Restrict the output to the lines below starting at the one that contains "Recreate this object as parametric three.js" and ending at the one that contains "wasm.setup();", and restate them word for word, both ends included.

- **Data shown**:

•••••

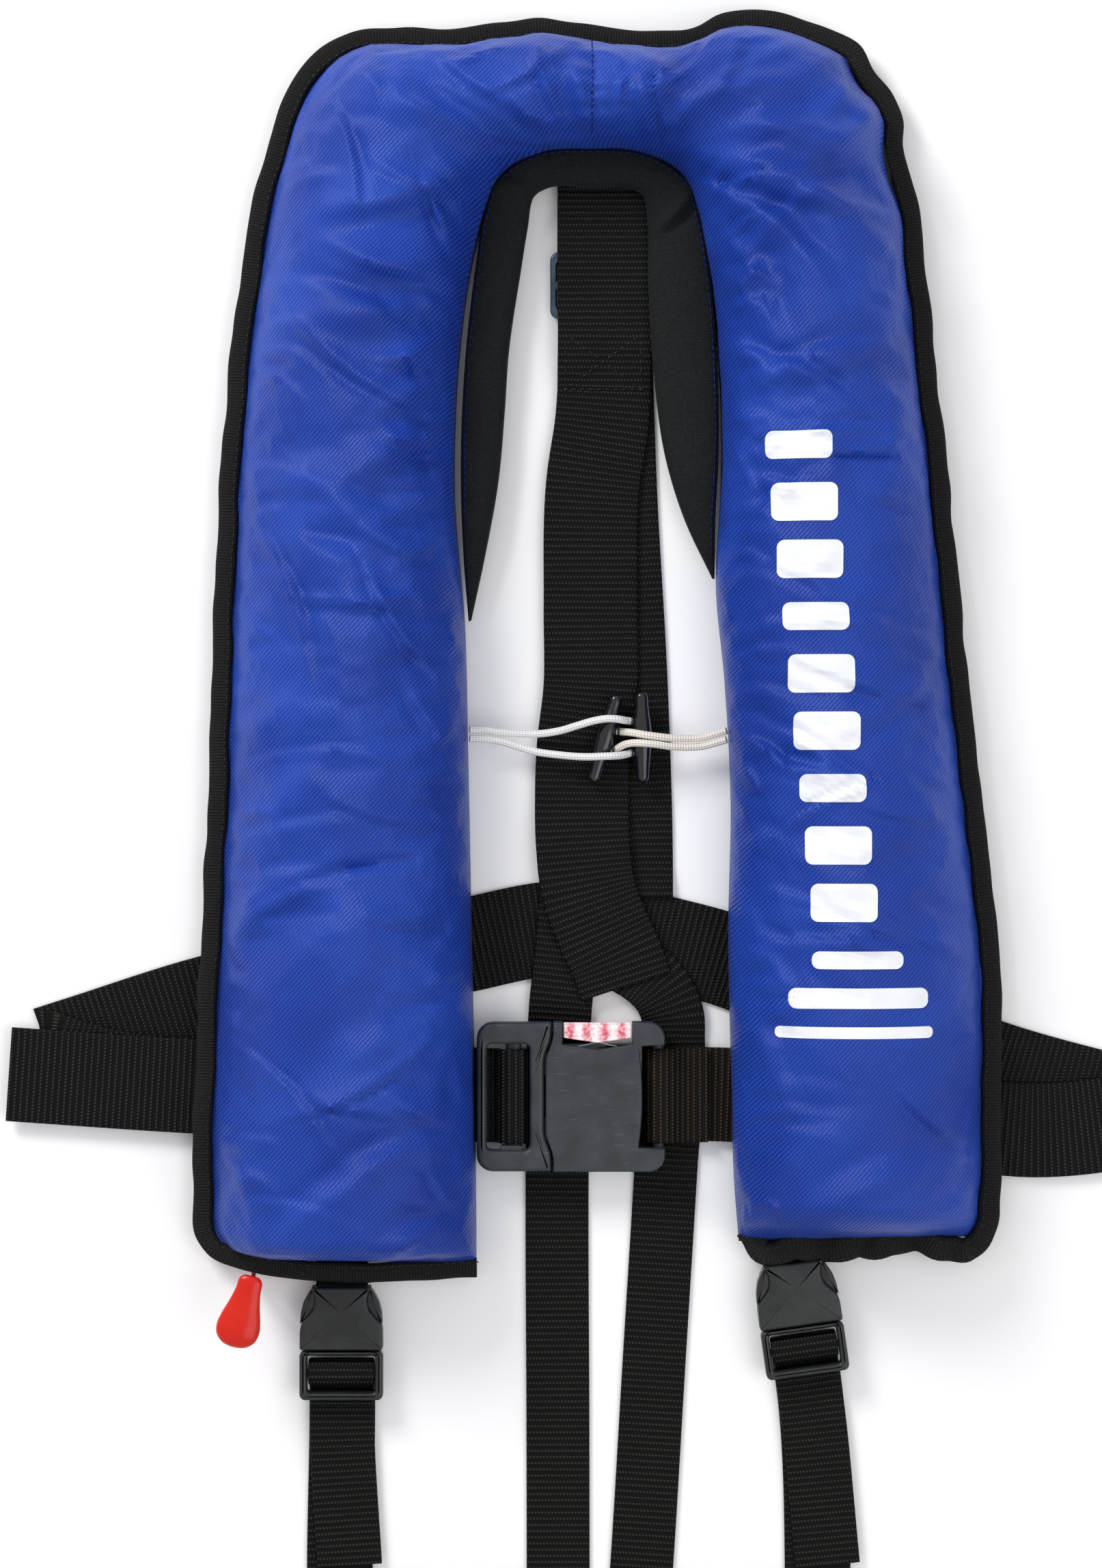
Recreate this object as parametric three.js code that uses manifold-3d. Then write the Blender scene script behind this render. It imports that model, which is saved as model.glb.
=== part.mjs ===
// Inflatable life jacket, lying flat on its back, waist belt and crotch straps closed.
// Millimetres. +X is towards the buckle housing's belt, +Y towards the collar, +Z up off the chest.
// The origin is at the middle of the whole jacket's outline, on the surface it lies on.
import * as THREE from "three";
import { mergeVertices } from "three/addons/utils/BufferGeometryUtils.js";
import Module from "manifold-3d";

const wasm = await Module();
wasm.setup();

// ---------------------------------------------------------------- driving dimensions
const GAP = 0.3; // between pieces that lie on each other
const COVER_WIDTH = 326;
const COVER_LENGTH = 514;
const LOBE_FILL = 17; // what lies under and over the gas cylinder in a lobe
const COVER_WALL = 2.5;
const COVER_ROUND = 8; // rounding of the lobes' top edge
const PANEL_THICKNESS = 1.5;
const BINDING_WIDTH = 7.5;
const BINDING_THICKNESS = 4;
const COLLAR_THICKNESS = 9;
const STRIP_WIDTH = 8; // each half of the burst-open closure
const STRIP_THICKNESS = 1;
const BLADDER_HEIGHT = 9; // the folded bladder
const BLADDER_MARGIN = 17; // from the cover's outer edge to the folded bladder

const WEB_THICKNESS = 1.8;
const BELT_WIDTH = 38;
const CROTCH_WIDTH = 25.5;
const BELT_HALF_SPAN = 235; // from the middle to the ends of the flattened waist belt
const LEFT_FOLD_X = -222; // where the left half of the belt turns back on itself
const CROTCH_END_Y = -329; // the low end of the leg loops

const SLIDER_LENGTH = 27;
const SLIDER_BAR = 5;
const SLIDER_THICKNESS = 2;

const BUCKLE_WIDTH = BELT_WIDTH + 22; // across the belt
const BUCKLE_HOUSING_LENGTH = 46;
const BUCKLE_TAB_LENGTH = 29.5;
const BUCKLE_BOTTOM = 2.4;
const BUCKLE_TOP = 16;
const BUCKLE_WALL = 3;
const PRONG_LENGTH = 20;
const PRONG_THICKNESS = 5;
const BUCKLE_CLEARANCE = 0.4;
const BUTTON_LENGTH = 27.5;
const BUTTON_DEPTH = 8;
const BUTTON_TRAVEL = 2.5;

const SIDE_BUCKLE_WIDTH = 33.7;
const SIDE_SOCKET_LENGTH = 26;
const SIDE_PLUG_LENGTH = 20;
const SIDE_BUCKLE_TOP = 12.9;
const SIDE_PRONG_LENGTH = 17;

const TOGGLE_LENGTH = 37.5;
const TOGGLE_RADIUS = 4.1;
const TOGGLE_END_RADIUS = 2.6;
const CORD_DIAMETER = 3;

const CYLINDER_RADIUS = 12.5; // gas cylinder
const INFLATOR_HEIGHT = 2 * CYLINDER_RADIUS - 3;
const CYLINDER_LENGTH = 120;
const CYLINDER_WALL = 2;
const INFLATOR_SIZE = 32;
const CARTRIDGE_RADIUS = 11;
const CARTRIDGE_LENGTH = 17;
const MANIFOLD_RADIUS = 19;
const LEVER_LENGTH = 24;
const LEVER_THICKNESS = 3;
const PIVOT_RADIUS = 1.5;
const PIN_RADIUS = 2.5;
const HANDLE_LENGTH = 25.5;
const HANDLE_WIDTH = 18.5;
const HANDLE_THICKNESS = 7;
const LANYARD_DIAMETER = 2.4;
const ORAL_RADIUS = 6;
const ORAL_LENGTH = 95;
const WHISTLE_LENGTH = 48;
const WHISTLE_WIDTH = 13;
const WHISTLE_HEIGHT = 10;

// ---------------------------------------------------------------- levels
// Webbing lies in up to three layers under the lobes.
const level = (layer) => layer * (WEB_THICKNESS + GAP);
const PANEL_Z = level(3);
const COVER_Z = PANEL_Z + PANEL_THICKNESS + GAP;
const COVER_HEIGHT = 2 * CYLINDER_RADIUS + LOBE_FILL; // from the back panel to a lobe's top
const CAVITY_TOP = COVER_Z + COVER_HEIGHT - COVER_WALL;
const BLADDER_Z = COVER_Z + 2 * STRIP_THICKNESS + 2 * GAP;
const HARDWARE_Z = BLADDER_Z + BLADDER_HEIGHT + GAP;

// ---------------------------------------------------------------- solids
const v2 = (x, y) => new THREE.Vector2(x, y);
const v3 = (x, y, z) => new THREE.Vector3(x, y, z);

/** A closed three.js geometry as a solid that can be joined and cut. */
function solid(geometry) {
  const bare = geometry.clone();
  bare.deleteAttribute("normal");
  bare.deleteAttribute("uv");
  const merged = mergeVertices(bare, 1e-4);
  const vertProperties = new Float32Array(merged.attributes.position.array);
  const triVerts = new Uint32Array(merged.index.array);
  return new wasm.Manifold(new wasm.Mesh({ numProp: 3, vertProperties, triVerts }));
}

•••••

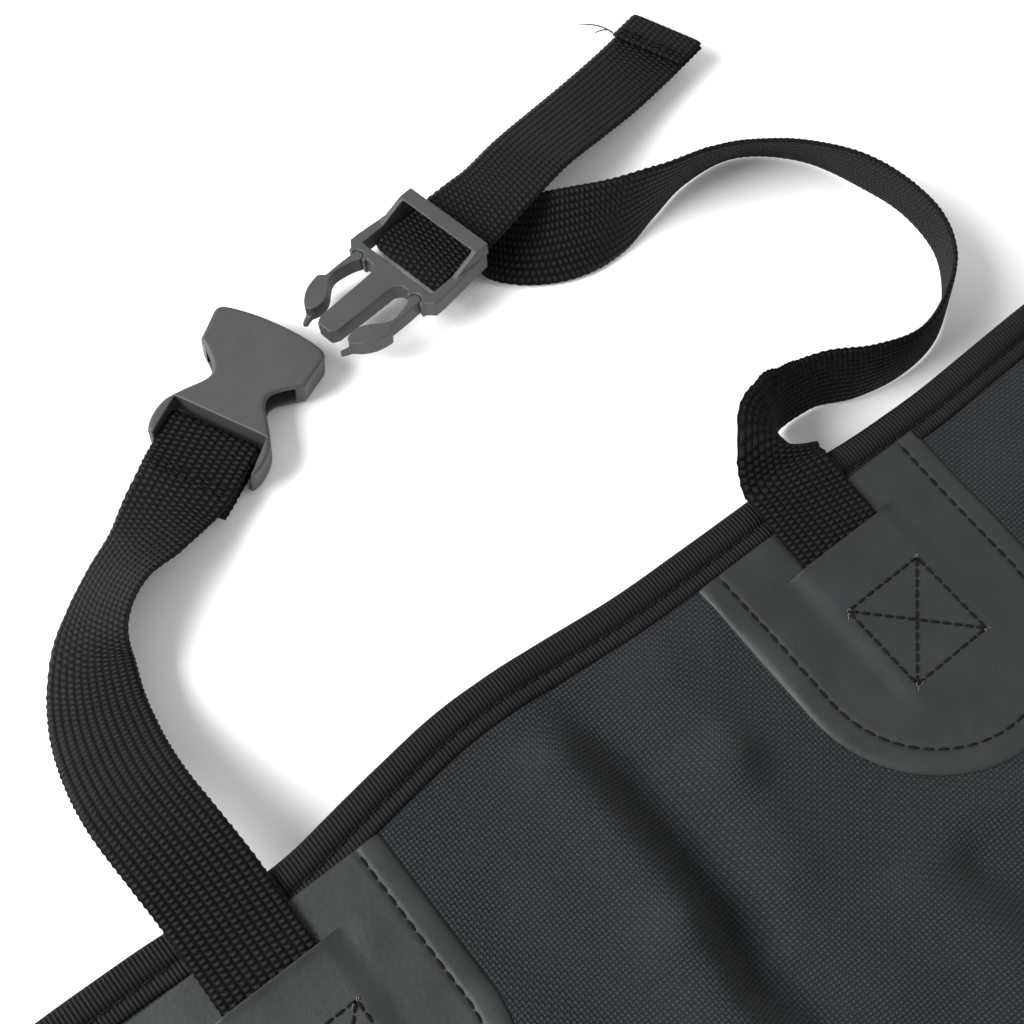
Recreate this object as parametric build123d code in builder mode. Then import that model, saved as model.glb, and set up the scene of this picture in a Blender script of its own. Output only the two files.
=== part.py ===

•••••

- **Solution to the problem**:
Recreate this object as parametric three.js code that uses manifold-3d. Then write the Blender scene script behind this render. It imports that model, which is saved as model.glb.
=== part.mjs ===
// Inflatable life jacket, lying flat on its back, waist belt and crotch straps closed.
// Millimetres. +X is towards the buckle housing's belt, +Y towards the collar, +Z up off the chest.
// The origin is at the middle of the whole jacket's outline, on the surface it lies on.
import * as THREE from "three";
import { mergeVertices } from "three/addons/utils/BufferGeometryUtils.js";
import Module from "manifold-3d";

const wasm = await Module();
wasm.setup();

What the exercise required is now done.